The absorption wavelengths of sulfur chromophors of ultramarines calculated by time-dependent density functional theory

Abstract

The neutral tetrasulfur and the trisulfur and tetrasulfur anion radicals were studied by density functional theory (DFT) employing the hybrid functionals B3LYP, PBE0 and PB95 and large basis sets. The spectral data were obtained by time-dependent density functional theory (TD-DFT). The calculated absorption wavelengths for the calculated vertical electronic transitions in the visible region were compared with the wavelengths of the absorption maxima of ultramarines and of synthetic sulfur compounds measured in matrices or in solution. The chromophore of ultramarine blue was considered as a test case and the chromophore of ultramarine red studied in several model calculations. The calculated transition energies and intensities favour the cis tetrasulfur chromophore of red ultramarine.
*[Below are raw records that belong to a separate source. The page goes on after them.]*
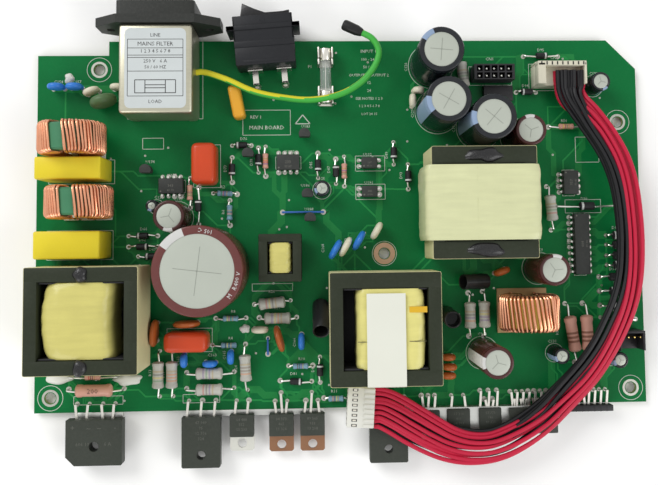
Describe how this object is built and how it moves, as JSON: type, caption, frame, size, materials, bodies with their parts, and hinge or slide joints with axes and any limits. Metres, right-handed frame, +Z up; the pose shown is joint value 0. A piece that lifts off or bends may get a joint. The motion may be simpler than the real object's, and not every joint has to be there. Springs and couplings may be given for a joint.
{
  "type": "open frame power supply",
  "caption": "Open frame switch-mode power supply: green circuit board with filtered mains inlet, rocker switch, wound parts, capacitors, edge-mounted power devices and a wire harness.",
  "frame": {"origin": "midway between the two front mounting holes, on the board's underside", "axes": "+X along the front edge towards the side header, +Y towards the inlet and switch edge, +Z up from the component side"},
  "size_m": [0.254, 0.1889, 0.0343],
  "materials": {
    "board": "satin solder mask",
    "solder_side": "bright tinned",
    "inlet_can": "plated, printed plate",
    "inlet_flange": "satin",
    "inlet_blades": "plated",
    "switch_housing": "satin",
    "switch_rocker": "gloss",
    "switch_terminals": "tinned",
    "fuse_metal": "tinned",
    "fuse_tube": "clear",
    "choke_cores": "coated",
    "choke_windings": "enamelled copper",
    "choke_bases": "matte",
    "toroid_core": "coated",
    "toroid_winding": "enamelled copper",
    "toroid_base_plate": "paper laminate",
    "ferrite_cores": "sintered",
    "boost_winding": "tape",
    "bobbin_feet": "matte",
    "main_winding": "tape",
    "mid_winding": "tape",
    "paper_strip": "matte",
    "small_winding": "tape",
    "bulk_capacitor": "shrink sleeve",
    "black_capacitors": "shrink sleeve",
    "brown_capacitors": "shrink sleeve",
    "capacitor_ends": "plain",
    "x_capacitors": "moulded",
    "film_capacitors": "dipped",
    "yellow_film_capacitor": "dipped",
    "blue_disc_capacitors": "dipped",
    "cream_disc_capacitors": "dipped",
    "brown_disc_capacitors": "dipped",
    "inrush_thermistor": "dipped",
    "grey_resistors": "lacquer",
    "pink_resistors": "lacquer",
    "blue_resistors": "lacquer",
    "diode_bodies": "moulded",
    "axial_lead_wires": "tinned copper",
    "moulded_packages": "moulded",
    "package_pins": "tinned",
    "bridge_rectifier": "moulded",
    "power_packages": "moulded",
    "power_tabs": "plated copper",
    "power_leads": "tinned copper",
    "edge_rail": "rolled",
    "header_bodies": "moulded",
    "header_pins": "plated",
    "output_connector": "moulded",
    "heat_shrink_sleeves": "shrink tube",
    "harness_red": "insulation",
    "harness_black": "insulation",
    "harness_plug": "moulded",
    "earth_wire": "green and yellow insulation",
    "earth_terminal": "sleeve",
    "glue_beads_white": "silicone",
    "glue_beads_black": "sealant",
    "wire_links": "sleeved wire"
  },
  "bodies": {
    "chassis": {"board": "board", "solder_side": "solder_side", "inlet_can": "inlet_can", "inlet_flange": "inlet_flange", "inlet_blades": "inlet_blades", "switch_housing": "switch_housing", "switch_terminals": "switch_terminals", "fuse_metal": "fuse_metal", "fuse_tube": "fuse_tube", "choke_cores": "choke_cores", "choke_windings": "choke_windings", "choke_bases": "choke_bases", "toroid_core": "toroid_core", "toroid_winding": "toroid_winding", "toroid_base_plate": "toroid_base_plate", "ferrite_cores": "ferrite_cores", "boost_winding": "boost_winding", "bobbin_feet": "bobbin_feet", "main_winding": "main_winding", "mid_winding": "mid_winding", "paper_strip": "paper_strip", "small_winding": "small_winding", "bulk_capacitor": "bulk_capacitor", "black_capacitors": "black_capacitors", "brown_capacitors": "brown_capacitors", "capacitor_ends": "capacitor_ends", "x_capacitors": "x_capacitors", "film_capacitors": "film_capacitors", "yellow_film_capacitor": "yellow_film_capacitor", "blue_disc_capacitors": "blue_disc_capacitors", "cream_disc_capacitors": "cream_disc_capacitors", "brown_disc_capacitors": "brown_disc_capacitors", "inrush_thermistor": "inrush_thermistor", "grey_resistors": "grey_resistors", "pink_resistors": "pink_resistors", "blue_resistors": "blue_resistors", "diode_bodies": "diode_bodies", "axial_lead_wires": "axial_lead_wires", "moulded_packages": "moulded_packages", "package_pins": "package_pins", "bridge_rectifier": "bridge_rectifier", "power_packages": "power_packages", "power_tabs": "power_tabs", "power_leads": "power_leads", "edge_rail": "edge_rail", "header_bodies": "header_bodies", "header_pins": "header_pins", "output_connector": "output_connector", "heat_shrink_sleeves": "heat_shrink_sleeves", "harness_red": "harness_red", "harness_black": "harness_black", "harness_plug": "harness_plug", "earth_wire": "earth_wire", "earth_terminal": "earth_terminal", "glue_beads_white": "glue_beads_white", "glue_beads_black": "glue_beads_black", "wire_links": "wire_links"},
    "rocker": {"switch_rocker": "switch_rocker"}
  },
  "joints": [
    {"name": "rocker_tilt", "type": "hinge", "parent": "chassis", "child": "rocker", "pos_m": [-0.03208, 0.1512, 0.00865], "axis": [0, 0, 1], "range_deg": [0, 24]}
  ]
}
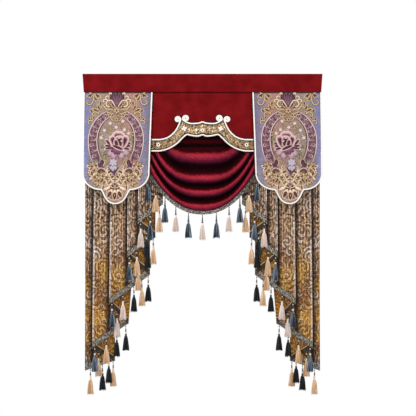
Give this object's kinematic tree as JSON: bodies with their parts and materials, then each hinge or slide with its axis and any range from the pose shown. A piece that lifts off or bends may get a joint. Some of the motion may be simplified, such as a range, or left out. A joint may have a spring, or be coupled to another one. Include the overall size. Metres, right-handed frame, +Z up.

The excellent agreement between the theoretical and experimental absorption wavelengths of the color bands supports earlier assignments. The electronic structure of cis and trans tetrasulfur is discussed in terms of ylidic and biradical resonance structures by natural resonance theory. The singlet ground states display RKS/UKS instability. The broken-symmetry UKS structure is of lower energy than the RKS structure, which does, however, not influence the molecular and electronic structure significantly.